Le secteur militaro-industriel européen n’est pas en reste car étroitement associé à la mise en place des technologies nécessaires aux « frontières intelligentes » (télécommunication et surveillance, aéronautique, armement, etc.). Sur son site internet [21], la Commission européenne indique que les entreprises européennes sont parmi les leaders du secteur de la sécurité, mais que la compétition mondiale risque de faire baisser significativement les parts de marché si rien n’est entrepris. Les frontières sont donc devenues également un enjeu pour les fleurons industriels européens (EADS/Airbus, Rheinmetall, Finmeccannica, Indra Sistemas notamment).
Transfert de richesse
Assistons-nous à l’accélération de transfert d’argent public vers le capital Capital privé ? Une marchandisation de la frontière ?
Ce ne sont donc pas seulement les passeurs ou les mafias qui s’enrichissent de « l’immigration clandestine ». Le « marché » encore plus ample de la « gestion » des migrations se développe, le cadre général étant chaque jour plus propice (marchés publics, accords commerciaux).

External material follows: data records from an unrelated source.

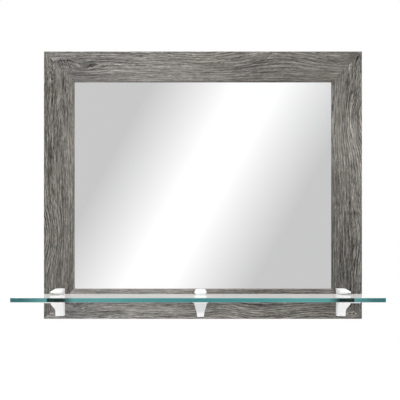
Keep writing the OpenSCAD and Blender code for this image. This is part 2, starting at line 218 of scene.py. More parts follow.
def eased_copy(
    node: str, name: str, ease_mm: float, segments: int = 2, crease: float = 40
) -> bpy.types.Object:
    """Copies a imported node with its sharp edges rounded.

    Args:
        node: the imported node.
        name: what the copy is called.
        ease_mm: how far the rounding reaches from each edge.
        segments: how many faces make up the rounding.
        crease: the angle in degrees from which an edge counts as sharp.

    Returns:
        The copy, as an object at the origin without modifiers.
    """
    piece = merged_copy(node, name)
    ease = piece.modifiers.new("ease", "BEVEL")
    ease.width = ease_mm * MM
    ease.segments = segments
    ease.limit_method = "ANGLE"
    ease.angle_limit = math.radians(crease)
    ease.miter_outer = "MITER_ARC"
    settle(piece)
    smooth(piece.data, crease)
    return piece


def solids_in(node: str) -> list[tuple[Vector, Vector]]:
    """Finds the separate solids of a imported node.

    Args:
        node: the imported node.

    Returns:
        The lowest and highest corner of each solid, in order of x, then z.
    """
    work = welded(node)
    left = set(work.verts)
    boxes = []
    while left:
        shell, edge = [], [left.pop()]
        while edge:
            vertex = edge.pop()
            shell.append(vertex.co.copy())
            for near in (e.other_vert(vertex) for e in vertex.link_edges):
                if near in left:
                    left.remove(near)
                    edge.append(near)
        boxes.append(tuple(Vector(pick(p[i] for p in shell) for i in range(3)) for pick in (min, max)))
    work.free()
    return sorted(boxes, key=lambda box: (round(box[0].x, 4), round(box[0].z, 4)))


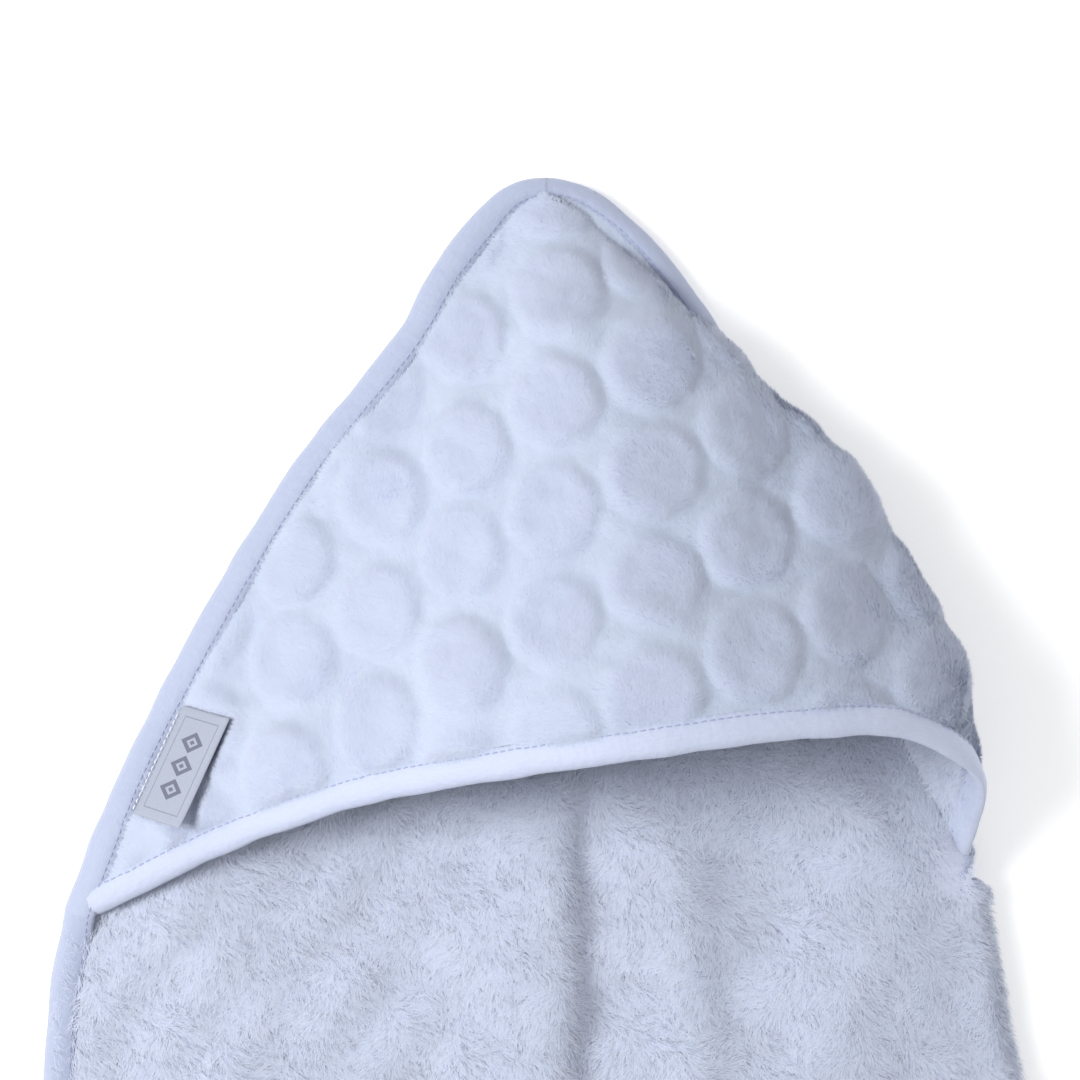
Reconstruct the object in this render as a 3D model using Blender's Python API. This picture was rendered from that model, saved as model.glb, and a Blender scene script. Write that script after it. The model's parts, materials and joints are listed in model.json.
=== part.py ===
"""Hooded baby towel, lying folded in half on its back with the hood puffed open.

Everything is laid out in millimetres and scaled to metres when a mesh is made.
+Y runs from the foot of the towel to the tip of the hood, +X is to the right, +Z is up.
The origin is at the middle of the footprint, on the surface that the towel lies on.
"""
import math

import bpy
import numpy as np

MM = 0.001

# ---------------------------------------------------------------- driving dimensions (mm)
HALF_LENGTH = 352.0        # the hood's tip and the foot edge lie this far from the origin
SIDE_X = 185.0             # the bound side and the folded side of the body
CORNER_RADIUS = 30.0       # rounded corners of the towel

PLUSH = 4.0                # thickness of the plush
PLUSH_RIM = 2.5            # the same plush squeezed inside a binding
RAMP_END = 25.0            # the plush has its full thickness this far from an edge

TAPE = 0.8                 # thickness of the folded satin tape
TAPE_GAP = 0.3             # clearance between the tape and the plush
TAPE_WIDTH = 9.0           # how far the tape reaches in from the edge
TAPE_REACH = 10.3          # the same along a slanting row
TIP_REACH = 5.0            # and at the tip
RIGHT_REACH = 6.5          # shorter where the hood turns up beside its right seam
MOST_OF_RIM = 0.9          # the tape ends short of the first grid column
RIM = 11.5                 # first grid column in from a slanting edge
STACK = PLUSH_RIM + TAPE_GAP   # the hood's edge lies this far above the body's edge

ROW_TURNED = (5, 12)       # sides of the tape's profile that split the other way along a row's edge
SIDE_TURNED = (0, 7)       # and down the side of the rows

THREAD_RADIUS = 0.35
THREAD_GAP = 0.4
THREAD_SHARE = 0.2         # the seam's place between the tape's inner edge and the raw edge

HOOD_HEIGHT = 82.0         # rise of the mouth above the seams
HOOD_BULGE = 25.0          # how far the right wall hangs over its seam
HOOD_PUSH = 54.0           # how far the mouth is drawn back towards the tip
PUSH_GROWTH = 1.2          # how that grows from the tip to the mouth
HOOD_ROUNDING = 1.3        # how steeply the height rises from the tip
PUFF_STARTS = 45.0         # the hood lies flat where it is narrower than this
PUFF_FULL = 150.0          # and stands at its full height where it is wider than this
RIM_RISE = 3.0             # the first column in from the left seam stands this high in the puffed part
RIM_RISE_RIGHT = 2.0
HOOD_ROWS = 13
HOOD_COLUMNS = 26
HOOD_DEPTH = 300.0         # length of the hood from tip to mouth along a seam
SEAM_SLANT = 0.84          # cosine of the seams' slant, across a row
MOUTH_TRIM = 0.15          # the mouth tape starts this share of a column clear of the perimeter tape

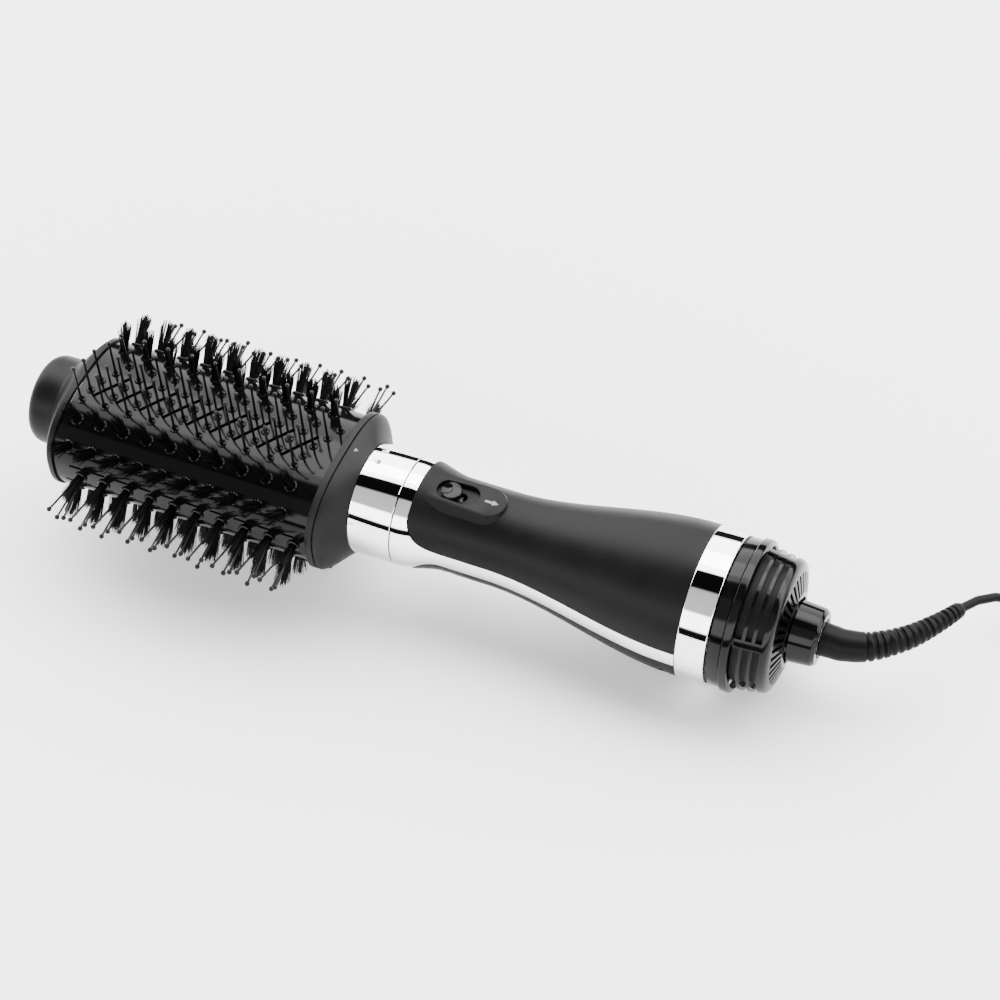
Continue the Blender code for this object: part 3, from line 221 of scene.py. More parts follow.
def make_smudge_group():
    """Handling marks: soft patches and fine hairline scratches that change the gloss."""
    tree, given, made = shared_group(
        "handling_marks", (("Vector", None), ("Amount", 0.5)), ("Mask", "Scratch"))
    broad = remap(tree, noise_node(tree, given.outputs["Vector"], 38.0, 5.0, 0.6), 0.42, 0.72)
    spots = remap(tree, noise_node(tree, given.outputs["Vector"], 210.0, 3.0, 0.7), 0.50, 0.75)
    both = maths(tree, "ADD", maths(tree, "MULTIPLY", broad, 0.7), maths(tree, "MULTIPLY", spots, 0.3))
    stretch = tree.nodes.new("ShaderNodeMapping")
    stretch.inputs["Scale"].default_value = (14.0, 900.0, 900.0)
    tree.links.new(given.outputs["Vector"], stretch.inputs["Vector"])
    hair = remap(tree, noise_node(tree, stretch.outputs["Vector"], 1.0, 2.0), 0.64, 0.72)
    tree.links.new(maths(tree, "MULTIPLY", both, given.outputs["Amount"]), made.inputs["Mask"])
    tree.links.new(maths(tree, "MULTIPLY", hair, given.outputs["Amount"]), made.inputs["Scratch"])
    return tree


def make_dust_group():
    """Light dust that settles on upward faces, and wear that brightens raised edges."""
    tree, given, made = shared_group(
        "dust_and_wear", (("Vector", None), ("Dust", 0.5), ("Wear", 0.5)), ("Dust", "Wear"))
    geometry = tree.nodes.new("ShaderNodeNewGeometry")
    split = tree.nodes.new("ShaderNodeSeparateXYZ")
    tree.links.new(geometry.outputs["Normal"], split.inputs[0])
    up = remap(tree, split.outputs["Z"], 0.2, 1.0)
    specks = remap(tree, noise_node(tree, given.outputs["Vector"], 900.0, 6.0, 0.75), 0.56, 0.78)
    dust = maths(tree, "MULTIPLY", maths(tree, "MULTIPLY", up, specks), given.outputs["Dust"])
    edge = remap(tree, geometry.outputs["Pointiness"], 0.505, 0.56)
    rubbed = remap(tree, noise_node(tree, given.outputs["Vector"], 300.0), 0.35, 0.65)
    broken = maths(tree, "MULTIPLY", edge, rubbed)
    tree.links.new(dust, made.inputs["Dust"])
    tree.links.new(maths(tree, "MULTIPLY", broken, given.outputs["Wear"]), made.inputs["Wear"])
    return tree


GRAIN, SMUDGE, DUST = make_grain_group(), make_smudge_group(), make_dust_group()


def add_group(tree, group, vector, **values):
    node = tree.nodes.new("ShaderNodeGroup")
    node.node_tree = group
    tree.links.new(vector, node.inputs["Vector"])
    for title, value in values.items():
        node.inputs[title].default_value = value
    return node.outputs


def finish(name, colour, roughness, metallic=0.0, coat=0.0, specular=0.5, grain=(2500.0, 0.0),
           smudge=0.3, dust=0.3, wear=0.2, sheen=0.0):
    """A surface whose colour and gloss vary with grain, handling marks, dust and edge wear."""
    made = bpy.data.materials.new(name)
    made.use_nodes = True
    tree = made.node_tree
    shader = tree.nodes["Principled BSDF"]
    place = tree.nodes.new("ShaderNodeTexCoord").outputs["Object"]
    texture = add_group(tree, GRAIN, place, Scale=grain[0])
    marks = add_group(tree, SMUDGE, place, Amount=smudge)
    age = add_group(tree, DUST, place, Dust=dust, Wear=wear)
    lighter = tuple(min(1.0, c * 1.35 + 0.0004) for c in colour)
    base = mixed(tree, texture["Patch"], colour, lighter)
    base = mixed(tree, age["Wear"], base, tuple(min(1.0, c * 2.2 + 0.006) for c in colour))
    base = mixed(tree, age["Dust"], base, (0.20, 0.195, 0.19) if not metallic else (0.72, 0.71, 0.70))
    tree.links.new(base, shader.inputs["Base Color"])
    uneven = maths(tree, "MULTIPLY", texture["Patch"], roughness * 0.18)
    rough = maths(tree, "ADD", uneven, roughness * 0.90)
    rough = maths(tree, "ADD", rough, maths(tree, "MULTIPLY", marks["Mask"], 0.22))
    rough = maths(tree, "ADD", rough, maths(tree, "MULTIPLY", marks["Scratch"], 0.10), clamp=True)
    tree.links.new(rough, shader.inputs["Roughness"])
    shader.inputs["Metallic"].default_value = metallic
    shader.inputs["Coat Weight"].default_value = coat
    shader.inputs["Coat Roughness"].default_value = 0.05
    shader.inputs["Specular IOR Level"].default_value = specular
    shader.inputs["Sheen Weight"].default_value = sheen
    shader.inputs["Sheen Roughness"].default_value = 0.45
    if grain[1]:
        bump = tree.nodes.new("ShaderNodeBump")
        bump.inputs["Strength"].default_value = grain[1]
        bump.inputs["Distance"].default_value = 0.00006
        tree.links.new(texture["Height"], bump.inputs["Height"])
        tree.links.new(bump.outputs["Normal"], shader.inputs["Normal"])
    made.diffuse_color = (*colour, 1.0)
    return made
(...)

Cette marchandisation ne questionne pas seulement le bénéfice que peuvent tirer des entreprises de la guerre ou de l’enfermement mais aussi la responsabilité de celles-ci en cas de problème ou d’accident, les standards de sécurité appliqués. Sans parler du statut des salarié.e.s soumis à des contextes très particuliers et leurs conditions de travail souvent déplorables (manque de personnel, sous-qualifications, bas salaires), créant encore plus de précarité et d’inégalités parmi la population.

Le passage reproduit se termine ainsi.